I was careful to not let my hopes get too high for images from this camera, but I also figured, how bad could it be? For the first roll, I used the camera much like I’d use any point and shoot camera. I used the flash both indoors, and as a fill flash outdoors to see what it could do.
Overall, not bad. I’ve never found any sort of conclusive information about the makeup of the f/2.8 lens. There is quite a bit of vignetting visible in nearly every photograph, and sharpness falls off noticeably near the edges which suggests a doublet, but it could just be a really crappy triplet too. I doubt we’ll ever really know, but I guess that doesn’t matter much.
I tended to use the camera in moderate lighting and avoided brightly lit sunlit scenes as I thought the limited single shutter speed might have an issue with the 400 speed film, but that had the side effect of some washed out colors. In the cemetery shots above, the colors are quite nice, but in others, they aren’t quite as vivid. In Adam’s shots, he got some nice greens out of his AGFA film. I also noticed flare in several images like the one of the parking lot and the little girl to the right. Flash performance is on par when compared to an inexpensive point and shoot camera. I shot a few other indoor images too and they looked about the same as the ones in the gallery above.
So other than those with flare, I wouldn’t say that any of these images are complete disasters either. The strong vignetting and softness near the edges give images from the camera a fair bit of character that some people might actually like. The camera was quite fun to shoot, and for an SLR, it is compact and light weight.
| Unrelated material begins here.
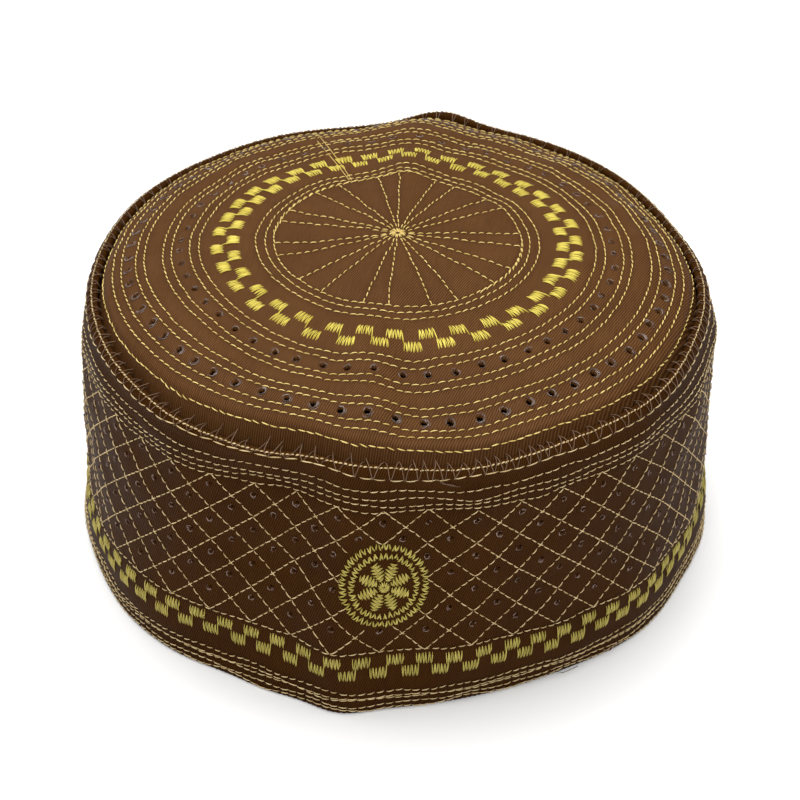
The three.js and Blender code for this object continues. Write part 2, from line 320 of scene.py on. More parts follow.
def crown_sewing(angle, flat):
    """How near a place on the crown is to a sewn line, from 0 to 1."""
    near = np.zeros(np.broadcast(angle, flat).shape)
    for ring in CROWN_RINGS:
        near = np.maximum(near, np.exp(-(((flat - ring) / SEWN_SPREAD) ** 2)))
    for spoke in SPOKES:
        aside = np.radians(turned(angle, spoke)) * np.minimum(flat, 40)
        groove = np.exp(-((aside / SEWN_SPREAD) ** 2))
        near = np.maximum(near, np.where(flat < SPOKE_END, groove, 0))
    return near


def crown_section(angle, flat):
    """Radius, height and move aside of the crown's smooth form, before sewing and ripples."""
    rim = band_radius(angle, CROWN_EDGE) - SEAM_INSET
    inner = np.minimum(flat, CROWN_RADIUS)
    follow = (inner / CROWN_RADIUS) ** 8
    radius = inner * (1 + (rim / CROWN_RADIUS - 1) * follow)
    turn = np.radians(angle)
    height = (
        CROWN_EDGE
        + CROWN_RISE * read_table(CROWN_STATIONS, CROWN_DOME, inner)
        - FRONT_LIFT * np.sin(turn) * read_table(CROWN_STATIONS, CROWN_LIFT, inner)
        - np.maximum(flat - CROWN_RADIUS, 0)
    )
    for centre, spread, rises in CROWN_HUMPS:
        height = height + hump(angle, centre, spread) * read_table(CROWN_STATIONS, rises, inner)
    return radius, height, DOME_SHIFT * (1 - follow)


def crown_normal(angle, flat, step):
    """Outward and upward parts of the crown's normal, read over a step to each side."""
    outer_radius, outer_height, _ = crown_section(angle, flat + step)
    inner_radius, inner_height, _ = crown_section(angle, np.maximum(flat - step, 0))
    along, drop = outer_radius - inner_radius, inner_height - outer_height
    size = np.maximum(np.hypot(along, drop), 1e-6)
    return drop / size, along / size


def crown_ripple(angle, flat, seed, shortest, longest):
    """Soft ripples of the crown, about 1 high, that die out at its turned edge."""
    turn = np.radians(angle)
    calm = np.clip((87 - flat) / 4, 0, 1)
    return creases(flat * np.cos(turn), flat * np.sin(turn), seed, shortest, longest) * calm


def crown_place(angle, flat, out=0.0):
    """A point of the crown's upper face, raised by out along its normal, in metres."""
    flat = np.abs(flat)
    radius, height, aside = crown_section(angle, flat)
    face_out, face_up = crown_normal(angle, flat, 0.25)
    relief = (
        out
        + CROWN_RIPPLE * crown_ripple(angle, flat, 5, 12, 34)
        + CROWN_FINE_RIPPLE * crown_ripple(angle, flat, 6, 4, 10)
        - SEWN_DEPTH * crown_sewing(angle, flat)
    )
    return cap_point(angle, radius + relief * face_out, height + relief * face_up, aside)


def crown_lining_place(angle, flat):
    """The point of the crown's under face that lies beneath a place on its upper face."""
    radius, height, aside = crown_section(angle, flat)
    face_out, face_up = crown_normal(angle, flat, 1.2)
    depth = CROWN_THICKNESS - CROWN_RIPPLE * crown_ripple(angle, flat, 5, 12, 34)
    return cap_point(angle, radius - depth * face_out, height - depth * face_up, aside)


def mesh_piece(name, points, faces, finish, marks=None, mark_name="thread_mm"):
    """A smooth-shaded object from arrays of points and of faces with equal corners."""
    corners = faces.shape[1]
    mesh = bpy.data.meshes.new(name)
    mesh.vertices.add(len(points))
    mesh.vertices.foreach_set("co", np.ascontiguousarray(points, "f4").ravel())
    mesh.loops.add(faces.size)
    mesh.loops.foreach_set("vertex_index", np.ascontiguousarray(faces, "i4").ravel())
    mesh.polygons.add(len(faces))
    mesh.polygons.foreach_set("loop_start", np.arange(len(faces), dtype="i4") * corners)
    mesh.update(calc_edges=True)
    mesh.polygons.foreach_set("use_smooth", np.ones(len(faces), bool))
    if marks is not None:
        layer = mesh.attributes.new(mark_name, "FLOAT_VECTOR", "POINT")
        layer.data.foreach_set("vector", np.ascontiguousarray(marks, "f4").ravel())
    mesh.materials.append(finish)
    piece = bpy.data.objects.new(name, mesh)
    bpy.context.scene.collection.objects.link(piece)
    return piece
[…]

I quite enjoyed this little camera, and although I have concerns about it’s long term reliability, and whether or not it will hold up to continuous use, under the right circumstances, I could definitely see myself taking it out again.
If you’re in the market for a unique little hybrid SLR/point and shoot camera, and don’t require razor sharp images, don’t mind the occasional flaw, a single speed shutter, limited exposure system, questionable reliability, creaky body, tough film advance, and a less than bright viewfinder, the Continental TXL might be right for you!